* GOAL OF THE EXERCISE: Using the data below, output the first line and every line after it up to and including the line containing "to the back.", exactly as written and with nothing added.

[Dataset records]
----------------

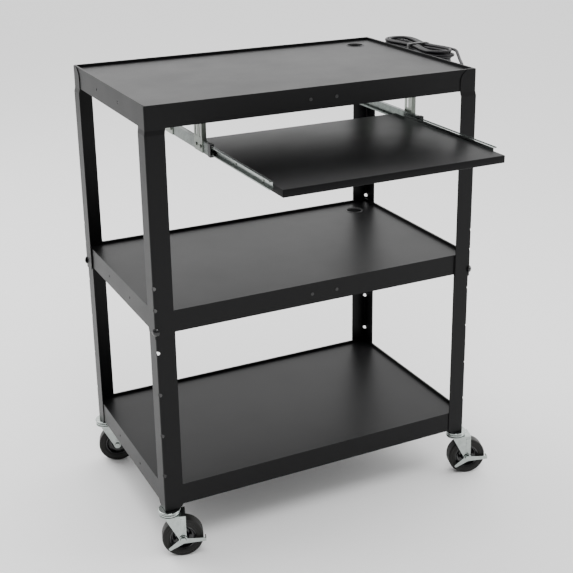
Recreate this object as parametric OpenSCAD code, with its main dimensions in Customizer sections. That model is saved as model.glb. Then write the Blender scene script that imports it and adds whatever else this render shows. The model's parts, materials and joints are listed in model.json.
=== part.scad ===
// Adjustable steel projector cart: three shelf trays on telescoping corner angles, a pull-out
// keyboard board on ball slides, four swivel casters and an outlet strip with its wound cord.
// The origin is on the floor under the middle of the cart; +X is to the right, +Y to the back.

/* [Cart] */
// Width of the shelves, left to right
cart_w = 812; // [700:1:950]
// Depth of the shelves, front to back
cart_d = 508; // [460:1:620]
// Height of the top shelf's rim
top_rim_z = 1070; // [1000:1:1100]
// Height of the middle shelf's rim
mid_rim_z = 613; // [560:1:640]
// Height of the bottom shelf's rim
low_rim_z = 181; // [178:1:200]

/* [Shelves] */
// Height of a shelf's skirt
skirt_h = 50.8; // [44:0.1:55]
// Thickness of the skirt sheet
skirt_t = 1.5; // [1.2:0.1:2]
// Thickness of the deck sheet
deck_t = 1.2; // [1:0.1:2]
// How far the deck lies below the rim
deck_drop = 6.4; // [4:0.1:9]
// Width of the folded rim
rim_w = 4; // [3.2:0.1:6]
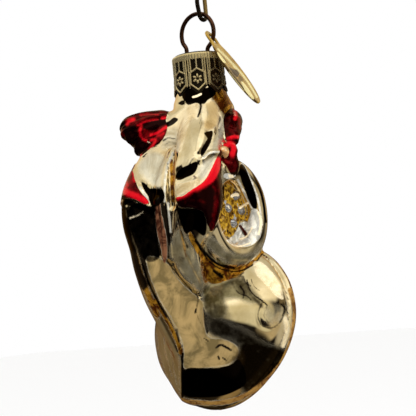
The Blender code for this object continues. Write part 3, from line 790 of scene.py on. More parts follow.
def wrinkles(points, strength):
    # folds that run along the bow's loops
    x, y, z = points.T
    across = z + 0.35 * np.sin(0.9 * x + 0.7 * y) + 0.5 * np.abs(y)
    return strength * (np.sin(2.1 * across + 0.8 * np.sin(0.5 * x)) + 0.5 * np.sin(4.3 * across + 1.1 * x))


def glassNet(groups, rounds=3, span=0.8):
    # a net of quads on the glass, the way out at each point, and how hollow the glass is there
    step = glass["step"]
    axes, values = fieldGrid([part for group in groups.values() for part in group], *glass["box"], step)
    x, y, z = np.meshgrid(*axes, indexing="ij", sparse=True)
    bore = np.maximum(np.sqrt(x * x + y * y) - glass["boreRadius"], glass["neckTop"] - glass["boreDepth"] - z)
    values = np.maximum(values, -bore)
    print("glass field", values.shape)
    points, faces = netMesh(axes, values, step)
    slope = np.stack(np.gradient(values, step), -1)
    points = relaxed(points, faces, 2)
    for _ in range(rounds):
        way = sampleGrid(axes, slope, points, step)
        way /= np.maximum(np.linalg.norm(way, axis=1), 1e-6)[:, None]
        points = points - way * sampleGrid(axes, values, points, step)[:, None]
    curve = -6 * sampleGrid(axes, values, points, step)
    for k, side in product(range(3), (-span, span)):
        curve = curve + sampleGrid(axes, values, points + side * np.eye(3)[k], step)
    return points, faces, way, -curve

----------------

* WRITTEN SOLUTION:
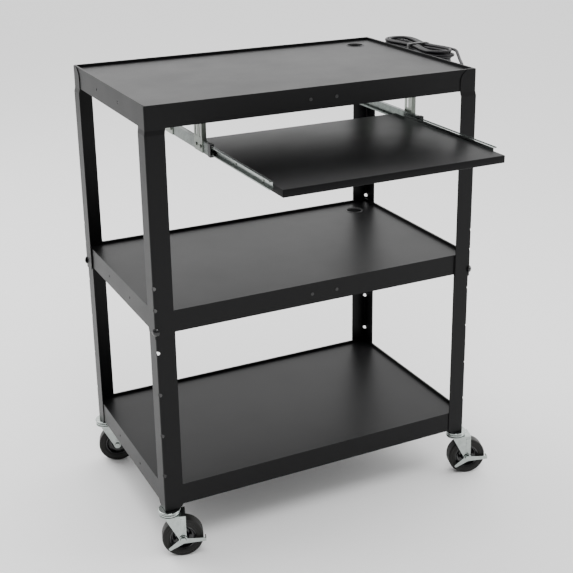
Recreate this object as parametric OpenSCAD code, with its main dimensions in Customizer sections. That model is saved as model.glb. Then write the Blender scene script that imports it and adds whatever else this render shows. The model's parts, materials and joints are listed in model.json.
=== part.scad ===
// Adjustable steel projector cart: three shelf trays on telescoping corner angles, a pull-out
// keyboard board on ball slides, four swivel casters and an outlet strip with its wound cord.
// The origin is on the floor under the middle of the cart; +X is to the right, +Y to the back.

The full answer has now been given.